Entries with model source code:
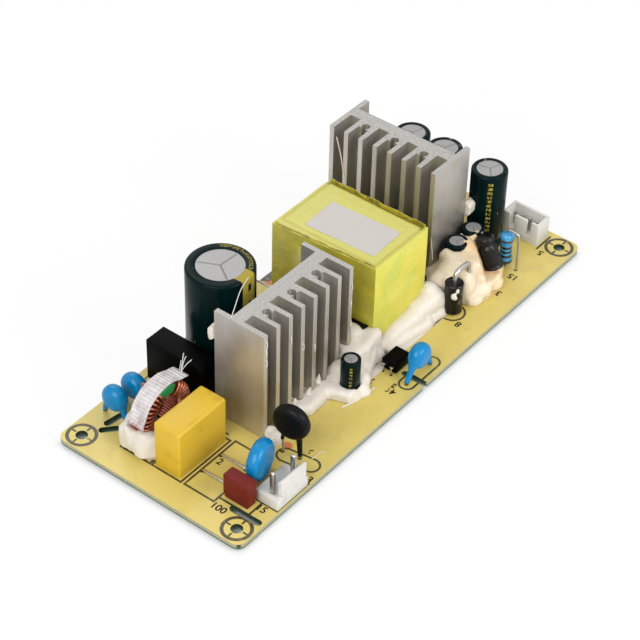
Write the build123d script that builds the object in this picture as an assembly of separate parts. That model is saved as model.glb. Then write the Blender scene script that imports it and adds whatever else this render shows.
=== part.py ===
from build123d import *
import os
from math import cos, radians, sin

# Open-frame switching power supply on one circuit board, in millimetres.
# X runs along the board from the mains end to the output end, Y across it, Z up.
# The origin is the centre of the four mounting holes, on the component face.

# Board
board_width = 60.0
board_thickness = 1.6
board_corner_radius = 2.5
mounting_hole_inset = 4.5
mounting_hole_radius = 1.6
slot_width = 2.0
side_slot_gap = 3.3
side_slot_start = 1.8
side_slot_end = 9.5
edge_slot_shift = -0.9
edge_slot_end = 6.4
bent_slot_start = 1.0
bent_slot_bend = -3.2
bent_slot_end = -5.9
bent_slot_drop = 3.0
cut_margin = 1.0
left_margin = 8.3
right_margin = 2.4

# Small round parts are drawn with flats round them, to keep the model light.
round_sides = 24
hidden_sides = 20
drilled_sides = 12
wire_sides = 6
lead_sides = 4

# Leads, their holes and their solder joints
thin_lead = 0.7
thick_lead = 1.1
lead_hole_clearance = 0.15
solder_ring = 0.7
solder_height = 1.2

# Mains filter capacitor in a box
film_length = 18.0
film_width = 8.4
film_height = 14.5
film_edge = 0.5
film_lead_pitch = 15.0
film_spacing = 10.35

# Common-mode choke, a ring standing on its rim
ring_outer_radius = 8.0
ring_inner_radius = 5.0
ring_thickness = 5.0
ring_centre_height = 8.95
ring_tilt_angle = -6.0
wire_radius = 0.31
wire_clearance = 0.08
turns = 16
winding_span_angle = 138.0
choke_spacing = 12.85
choke_shift = 0.4
paper_thickness = 0.15
paper_start_angle = 48.0
paper_end_angle = 155.0

# Blue coated safety capacitors
safety_diameter = 8.4
safety_thickness = 4.2
safety_edge = 1.2
safety_height = 7.0
safety_leg_radius = 0.85
safety_leg_low = 0.4
mains_safety_pitch = 7.5
output_safety_pitch = 10.4
mains_safety_spacing = 7.0
mains_safety_shift = -2.3
mains_safety_back_inset = 6.6
output_safety_front_inset = 3.65
output_safety_shift = -10.3

# Fuse in a small box
fuse_length = 8.0
fuse_width = 3.8
fuse_height = 7.8
fuse_edge = 0.35
fuse_base_height = 1.4
fuse_lead_pitch = 5.0
fuse_left_inset = 10.6
fuse_front_inset = 6.2

# Mains header, with the middle of its three pins left out
mains_header_length = 11.8
mains_header_depth = 7.4
mains_header_floor = 3.2
mains_wall_length = 9.4
mains_wall_thickness = 1.5
mains_wall_height = 8.5
mains_wall_shift = 0.5
mains_pin_width = 1.1
mains_pin_pitch = 7.92
mains_pin_top = 10.0
mains_pin_inset = 4.2
mains_header_gap = 0.7
mains_header_front_inset = 0.4

# Varistor, a blue coated disc
varistor_diameter = 11.3
varistor_thickness = 4.0
varistor_edge = 1.3
varistor_height = 6.9
varistor_leg_low = 0.4
varistor_leg_radius = 0.8
varistor_pitch = 7.5
varistor_turn = 14.0
varistor_gap = 3.0

# Thermistor, a black coated disc
thermistor_diameter = 11.8
thermistor_thickness = 4.2
thermistor_edge = 1.3
thermistor_height = 11.4
thermistor_leg_low = 3.0
thermistor_leg_radius = 0.85
thermistor_pitch = 5.0
thermistor_turn = 99.0
thermistor_gap = 5.7
thermistor_heatsink_gap = 2.92

# Bridge rectifier
bridge_width = 18.5
bridge_thickness = 6.8
bridge_bottom = 1.0
bridge_top = 14.0
bridge_corner = 1.0
bridge_lead_pitch = 5.08
bridge_gap = 4.1
bridge_heatsink_gap = 2.9

# Heatsinks, one extrusion cut to two lengths
fin_count = 8
fin_pitch = 4.87
fin_thickness = 1.5
fin_length = 7.5
plate_thickness = 3.7
flange_length = 4.7
groove_radius = 1.15
groove_depth = 1.75
groove_mouth = 1.2
primary_heatsink_height = 34.0
secondary_heatsink_height = 36.0
primary_heatsink_gap = 6.1
primary_plate_y = 0.4
heatsink_pin_height = 8.0
heatsink_pin_width = 1.95
device_gap_index = 4

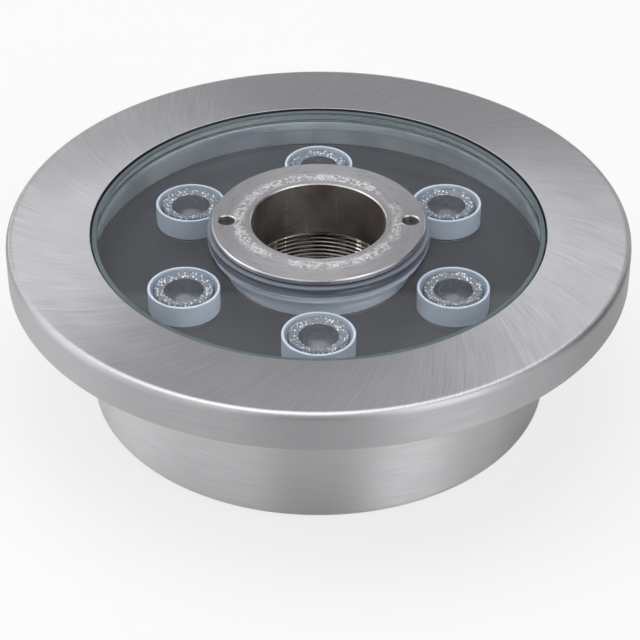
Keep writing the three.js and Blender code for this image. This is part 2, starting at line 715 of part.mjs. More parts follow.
const boardParts = [
  ['capacitor_1', capacitor, 'capacitorSleeve', 200],
  ['capacitor_2', capacitor, 'capacitorSleeve', 220],
  ['inductor', inductor, 'copper', 305],
  ['rectifier', () => chip(6.4, 5, 2.6, 2, 1.2), 'blackPlastic', 155],
  ['driver_chip', () => chip(5, 4, 1.6, 4, 0.5), 'blackPlastic', 270],
];
boardParts.forEach(([name, make, finish, degrees]) => {
  const [x, y] = onCircle(componentCircle, degrees);
  addPiece(name, make(), finish).position.set(x, y, 0);
});

const terminalPlace = onCircle(componentCircle, 60);
addPiece('terminal_block', terminalBlock(), 'terminalGreen').position.set(...terminalPlace, 0);

// The two leads that run from the terminal block up to the LED board's underside.
function leadWire(side) {
  const radius = 0.8;
  const [x, y] = [terminalPlace[0] + side * 2.55, terminalPlace[1]];
  const from = driverBoardTopHeight + 10 + CUT_CLEARANCE;
  const to = ledBoardBottomHeight - CUT_CLEARANCE;
  const route = new THREE.CatmullRomCurve3([
    new THREE.Vector3(x, y, from),
    new THREE.Vector3(x + side * 0.4, y - 1, from + (to - from) * 0.3),
    new THREE.Vector3(x + side * 1.6, y - 4, from + (to - from) * 0.6),
    new THREE.Vector3(x + side * 2, y - 5, to),
  ]);
  const section = new THREE.Shape();
  section.absarc(0, 0, radius, 0, Math.PI * 2);
  return closedShape(new THREE.ExtrudeGeometry(section, { extrudePath: route, steps: 8, curveSegments: 8 }));
}

addPiece('lead_wire_red', leadWire(-1), 'redWire');
addPiece('lead_wire_black', leadWire(1), 'blackWire');

// ---- cable gland ----

// Everything here is turned or cut along its own +Z, and the group lays it along the lamp's +Y.
const gland = new THREE.Group();
gland.rotation.x = -Math.PI / 2;
gland.position.z = glandHeight;
light.add(gland);

function glandBody() {
  const hex = hexPrism(GLAND_HEX_FLATS, glandHexFace, glandShoulder);
  const barrel = disc(GLAND_THREAD_RADIUS, glandTail, glandMouth, GLAND_FACETS);
  const bore = disc(GLAND_BORE_RADIUS, glandTail - 1, glandMouth + 1, SMALL_FACETS);
  const pocket = disc(bushPocketRadius, bushPocketEnd, glandMouth + 1, SMALL_FACETS);
  return cut(join(hex, barrel), bore, pocket);
}

function glandLockNut() {
  const hex = hexPrism(GLAND_NUT_FLATS, lockNutInnerFace, lockNutFace);
  return cut(hex, disc(glandHoleRadius, lockNutInnerFace - 1, lockNutFace + 1, GLAND_FACETS));
}

function glandBush() {
  const taper = 1;
  const outline = [
    [GLAND_BUSH_BORE_RADIUS, bushInnerEnd],
    [GLAND_BUSH_RADIUS - taper, bushInnerEnd],
    [GLAND_BUSH_RADIUS, bushInnerEnd + taper],
    [GLAND_BUSH_RADIUS, bushOuterEnd],
    [GLAND_BUSH_BORE_RADIUS, bushOuterEnd],
  ];
  return turned(outline, SMALL_FACETS);
}

function glandCapNut() {
  const hex = hexPrism(GLAND_CAP_FLATS, capInnerEnd, capOuterEnd);
  const domeRadius = GLAND_CAP_FLATS / Math.sqrt(3);
  const dome = turned([
    [0, capInnerEnd - 1],
    [domeRadius + 1, capInnerEnd - 1],
    [domeRadius + 1, capOuterEnd - 5],
    [domeRadius - 1.2, capOuterEnd - 2],
    [domeRadius - 4, capOuterEnd],
    [0, capOuterEnd],
  ], GLAND_FACETS);
  const shaped = toGeometry(toSolid(hex).intersect(toSolid(dome)));
  const threadRoom = disc(glandHoleRadius, capInnerEnd - 1, capEndWall, GLAND_FACETS);
  const cableHole = disc(GLAND_BORE_RADIUS, capEndWall - 1, capOuterEnd + 1, SMALL_FACETS);
  return cut(shaped, threadRoom, cableHole);
}

function glandSealRing() {
  const outerRadius = GLAND_BOSS_RADIUS - 1;
  return annulus(glandHoleRadius, outerRadius, sealFace, sealFace + GLAND_SEAL_THICKNESS, GLAND_FACETS);
}

function glandSlipRing() {
  const outerRadius = GLAND_THREAD_RADIUS - SLIDING_CLEARANCE;
  const outerFace = slipRingFace + GLAND_SLIP_THICKNESS;
  return annulus(GLAND_BORE_RADIUS, outerRadius, slipRingFace, outerFace, GLAND_FACETS);
}

addPiece('gland_body', glandBody(), 'turnedSteel', gland);
addPiece('gland_lock_nut', glandLockNut(), 'turnedSteel', gland);
addPiece('gland_seal_ring', glandSealRing(), 'blackWasher', gland);
addPiece('gland_bush', glandBush(), 'blackWasher', gland);
addPiece('gland_slip_ring', glandSlipRing(), 'blackPlastic', gland);
addPiece('gland_cap_nut', glandCapNut(), 'turnedSteel', gland);

export default light;
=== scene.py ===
"""Underwater pond light: brushed steel, glass, lenses and a plain studio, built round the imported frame."""
import math

import bmesh
import bpy
from mathutils import Matrix, Vector, noise


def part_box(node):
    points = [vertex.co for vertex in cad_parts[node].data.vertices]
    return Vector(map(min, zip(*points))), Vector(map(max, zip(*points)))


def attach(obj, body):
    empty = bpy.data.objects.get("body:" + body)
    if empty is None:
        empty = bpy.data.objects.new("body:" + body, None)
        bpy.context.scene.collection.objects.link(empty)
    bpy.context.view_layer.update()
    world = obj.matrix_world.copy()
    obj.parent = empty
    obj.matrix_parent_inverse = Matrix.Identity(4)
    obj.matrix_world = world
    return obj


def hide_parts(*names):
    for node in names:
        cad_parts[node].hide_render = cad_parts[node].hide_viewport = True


bl_info = {
    "name": "Underwater Pond Light",
    "version": (1, 0, 0),
    "blender": (4, 5, 0),
    "location": "3D View > Sidebar > Pond Light",
    "description": "Makes the visible pieces and finishes of a round stainless underwater light",
    "category": "Add Mesh",
}

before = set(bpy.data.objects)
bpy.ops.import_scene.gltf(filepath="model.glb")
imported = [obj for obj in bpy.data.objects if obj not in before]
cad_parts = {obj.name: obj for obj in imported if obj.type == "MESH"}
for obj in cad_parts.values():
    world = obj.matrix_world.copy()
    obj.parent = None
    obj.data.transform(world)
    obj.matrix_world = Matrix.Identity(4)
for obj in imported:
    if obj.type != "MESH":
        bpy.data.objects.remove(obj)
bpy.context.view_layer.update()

MM = 0.001
TURN = 2 * math.pi
SAME = 0.001 * MM
SMALL_ROUND = 96
ROUND = 192
FINE_ROUND = 256


# ---- places read from the frame ----

def lowest(node, axis):
    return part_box(node)[0][axis]


def highest(node, axis):
    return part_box(node)[1][axis]


X, Y, Z = 0, 1, 2
FACE_RADIUS = highest("face_ring", X)
FACE_TOP = highest("face_ring", Z)
SKIRT_BOTTOM = lowest("face_ring", Z)
FLANGE_RADIUS = highest("mounting_flange", X)
FLANGE_TOP = highest("mounting_flange", Z)
FLANGE_BOTTOM = lowest("mounting_flange", Z)
CUP_RADIUS = highest("housing_cup", X)
GLASS_RADIUS = highest("glass_disc", X)
GLASS_TOP = highest("glass_disc", Z)
GLASS_BOTTOM = lowest("glass_disc", Z)
GASKET_RADIUS = highest("outer_gasket", X)
GASKET_TOP = highest("outer_gasket", Z)
GASKET_BOTTOM = lowest("outer_gasket", Z)
INNER_GASKET_RADIUS = highest("inner_gasket", X)
SEAT_RADIUS = highest("seat_ring", X)
SEAT_BOTTOM = lowest("seat_ring", Z)
SEAT_TOP = highest("seat_ring", Z)
TUBE_SEAT_RADIUS = highest("centre_tube", X)
CLAMP_RADIUS = highest("clamp_ring", X)
CLAMP_TOP = highest("clamp_ring", Z)
NECK_BOTTOM = lowest("clamp_ring", Z)
WASHER_RADIUS = highest("slip_washer", X)
WASHER_TOP = highest("slip_washer", Z)
WASHER_BOTTOM = lowest("slip_washer", Z)
POTTING_RADIUS = highest("potting_fill", X)
POTTING_TOP = highest("potting_fill", Z)
POTTING_BOTTOM = lowest("potting_fill", Z)
GLAND_HOLE_RADIUS = 8.3 * MM
LAMPS = range(1, 7)
STANDOFFS = range(1, 4)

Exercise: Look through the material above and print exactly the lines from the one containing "addPiece('gland_body', glandBody(), 'turnedSteel', gland);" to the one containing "in imported if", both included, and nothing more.

Response:
addPiece('gland_body', glandBody(), 'turnedSteel', gland);
addPiece('gland_lock_nut', glandLockNut(), 'turnedSteel', gland);
addPiece('gland_seal_ring', glandSealRing(), 'blackWasher', gland);
addPiece('gland_bush', glandBush(), 'blackWasher', gland);
addPiece('gland_slip_ring', glandSlipRing(), 'blackPlastic', gland);
addPiece('gland_cap_nut', glandCapNut(), 'turnedSteel', gland);

export default light;
=== scene.py ===
"""Underwater pond light: brushed steel, glass, lenses and a plain studio, built round the imported frame."""
import math

import bmesh
import bpy
from mathutils import Matrix, Vector, noise


def part_box(node):
    points = [vertex.co for vertex in cad_parts[node].data.vertices]
    return Vector(map(min, zip(*points))), Vector(map(max, zip(*points)))


def attach(obj, body):
    empty = bpy.data.objects.get("body:" + body)
    if empty is None:
        empty = bpy.data.objects.new("body:" + body, None)
        bpy.context.scene.collection.objects.link(empty)
    bpy.context.view_layer.update()
    world = obj.matrix_world.copy()
    obj.parent = empty
    obj.matrix_parent_inverse = Matrix.Identity(4)
    obj.matrix_world = world
    return obj


def hide_parts(*names):
    for node in names:
        cad_parts[node].hide_render = cad_parts[node].hide_viewport = True


bl_info = {
    "name": "Underwater Pond Light",
    "version": (1, 0, 0),
    "blender": (4, 5, 0),
    "location": "3D View > Sidebar > Pond Light",
    "description": "Makes the visible pieces and finishes of a round stainless underwater light",
    "category": "Add Mesh",
}

before = set(bpy.data.objects)
bpy.ops.import_scene.gltf(filepath="model.glb")
imported = [obj for obj in bpy.data.objects if obj not in before]
cad_parts = {obj.name: obj for obj in imported if obj.type == "MESH"}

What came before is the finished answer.